Twice in a Lifetime

February 12, 2003

During the last six decades, Weldon Bigony of Big Spring, Texas, has lived in five countries, flown seven types of aircraft and, most recently, qualified for two events at the National Senior Games. At age 82, he certainly deserves a little rest and relaxation. 
What he wants is his college diploma. 
Last fall, Bigony returned to Baylor to complete the final 24 credits he needs to earn his BBA degree - literally business left unfinished since 1941 when America entered WWII, interrupting his senior year. 
"Rather than being called up to be a foot soldier, which I didn't relish, I left school so I could pick my service," he says of his departure from campus that winter. Putting his college career on indefinite hold, Bigony excelled in the Naval Air Corps and was named class valedictorian at ground school. "When I wasn't eating or sleeping, I was studying," he recalls. 
It's that type of self-discipline Bigony drew on when he re-entered Baylor last August. He admits he still spends much of his time studying for the classes he?s taking, 12 credit hours last fall and 12 hours this spring. "It's a whole new ball game for me, but I've just got to get in the books." 
Actually, ball games were what helped bring him to Baylor on a football scholarship in 1938, the year he also was a starting player on the basketball team and ran track. Bigony later left basketball and track, but did play on the 1941 Baylor football team that shocked No. 1-ranked University of Texas with a 7-7 tie game.
More than 60 years later, wanting to finish what he started, he asked Baylor if he could complete his degree on an athletic scholarship. The unusual request was a long shot, Bigony says. 
"I've asked for it, I've been granted the opportunity, and so now I just have to do it. There's a certain amount of pressure there," he says. 
Since retiring from a 40-year career as a pilot at age 61, Bigony has volunteered at nursing homes, hospitals and prisons. He's also found time to train for the Texas Senior Games in race walking, a sport he picked up several years after hip replacements forced him to stop running.

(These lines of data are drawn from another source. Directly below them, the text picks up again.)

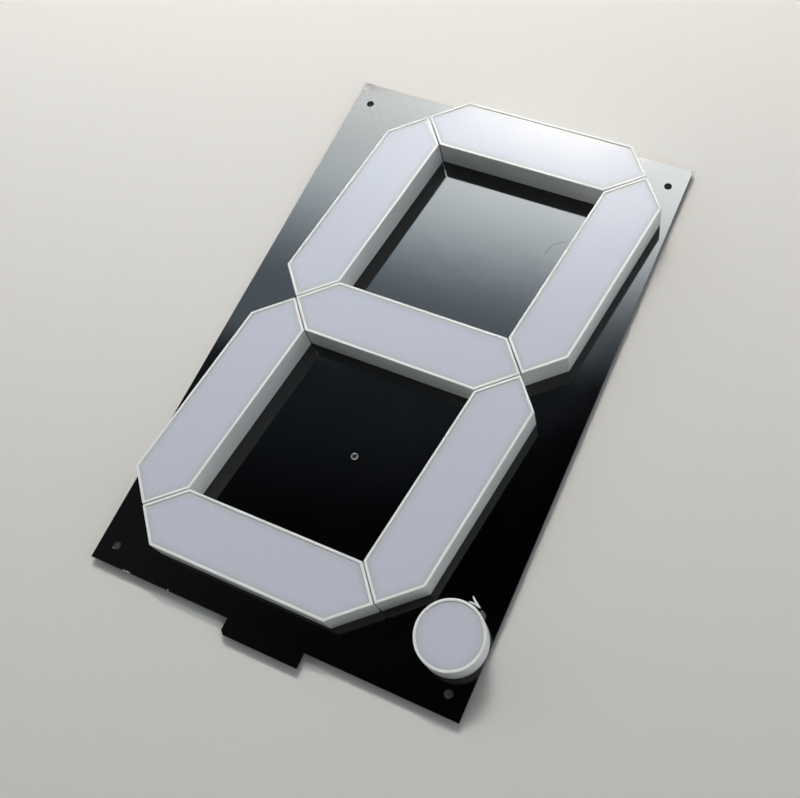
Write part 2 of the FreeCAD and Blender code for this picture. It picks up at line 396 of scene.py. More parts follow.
def dust_specks(tree, place):
    """Small specks of dust, in a few cells of a scattered pattern."""
    speck_radius = 0.022
    clean_share = 0.8
    cells = add(tree, "ShaderNodeTexVoronoi", {"Vector": place, "Scale": 130}).outputs
    chance = add(tree, "ShaderNodeSeparateColor", {0: cells["Color"]}).outputs[0]
    speck = calculate(tree, "LESS_THAN", cells["Distance"], speck_radius)
    return calculate(tree, "MULTIPLY", speck, calculate(tree, "GREATER_THAN", chance, clean_share))


def curved_scratch(tree, place, settings):
    """The thin arc in the upper window, open towards the lower right."""
    half_width = 0.35 * MM
    open_way = math.radians(-35)
    centre = window_hole + Vector((settings.scratch_right, settings.scratch_above, 0))
    arc = band(tree, distance_to(tree, place, centre.x, centre.y), settings.scratch_radius, half_width)
    way = -Vector((math.cos(open_way), math.sin(open_way), 0))
    reach = add(tree, "ShaderNodeVectorMath", {0: place, 1: way}, operation="DOT_PRODUCT")
    reach = calculate(tree, "SUBTRACT", reach.outputs["Value"], centre.dot(way))
    drawn_side = ramp(tree, reach, 0.45 * settings.scratch_radius, 0.8 * settings.scratch_radius)
    return calculate(tree, "MULTIPLY", arc, drawn_side)


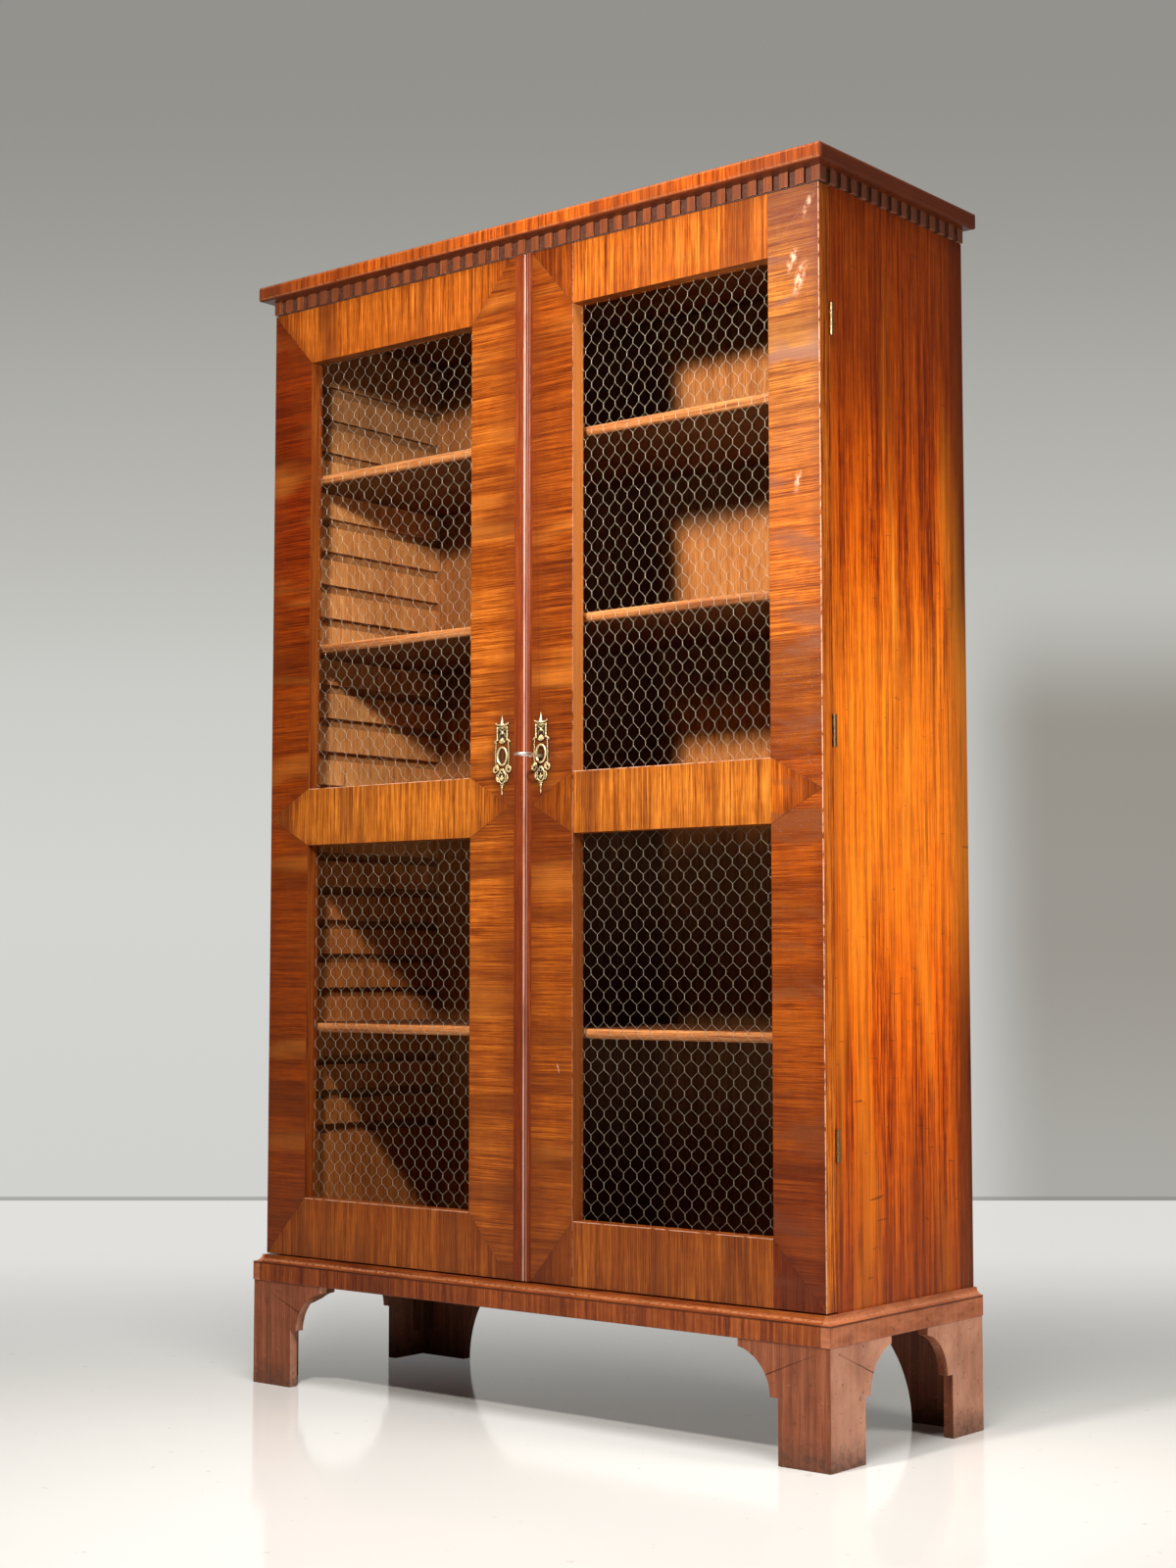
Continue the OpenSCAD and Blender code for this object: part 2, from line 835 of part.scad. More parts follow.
module mitre(a, b) {
    bar(a, b, glue_line, 1);
}

module door_veneers(side) {
    color(veneer) placed() on_side(side) difference() {
        front_plate(0, door_veneer_t) veneer_sheet(side);
        if (side == right) keyhole(-1, door_veneer_t + 2);
    }
}

// Netting: rows of six-sided cells, each row shifted by half a cell

// Outline of one cell's gap; cuts name the sides where the frame halves it
function cell_gap(x, z, half_w, half_h, shoulder, cut) = [
    if (cut != "left" && cut != "low") [x - half_w, z - shoulder],
    if (cut == "low") [x - half_w, z],
    if (cut != "left" && cut != "high") [x - half_w, z + shoulder],
    if (cut == "high") [x - half_w, z],
    if (cut != "high") [x, z + half_h],
    if (cut == "high") [x + half_w, z],
    if (cut != "right" && cut != "high") [x + half_w, z + shoulder],
    if (cut != "right" && cut != "low") [x + half_w, z - shoulder],
    if (cut == "low") [x + half_w, z],
    if (cut != "low") [x, z - half_h]
];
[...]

This June, he'll compete in the nationals in Virginia in the 1,500-meter and 5-kilometer races. 
But it's the opportunity to once again be a Baylor student that he's focused on now. "I'm having the time of my life," Bigony says. "I can't remember when I enjoyed anything so much." Although initially a bit of a novelty to some of his classmates ("They knew I was too old to be faculty, but I had a book bag"), they quickly warmed up to him. The local media coverage he's received often is the icebreaker. "A lot of them come up to me and ask if I'm 'the one' they saw or read about," he says. 
Bigony's late-in-life return to college comes naturally. His mother entered college in her 70s to try to earn her teaching certificate. "I told her, 'Mom, you're going to have to hurry. I think they retire teachers at about 60, and you're already 72.' But that didn't slow her down," he says. "A little bit of that is in me, I guess."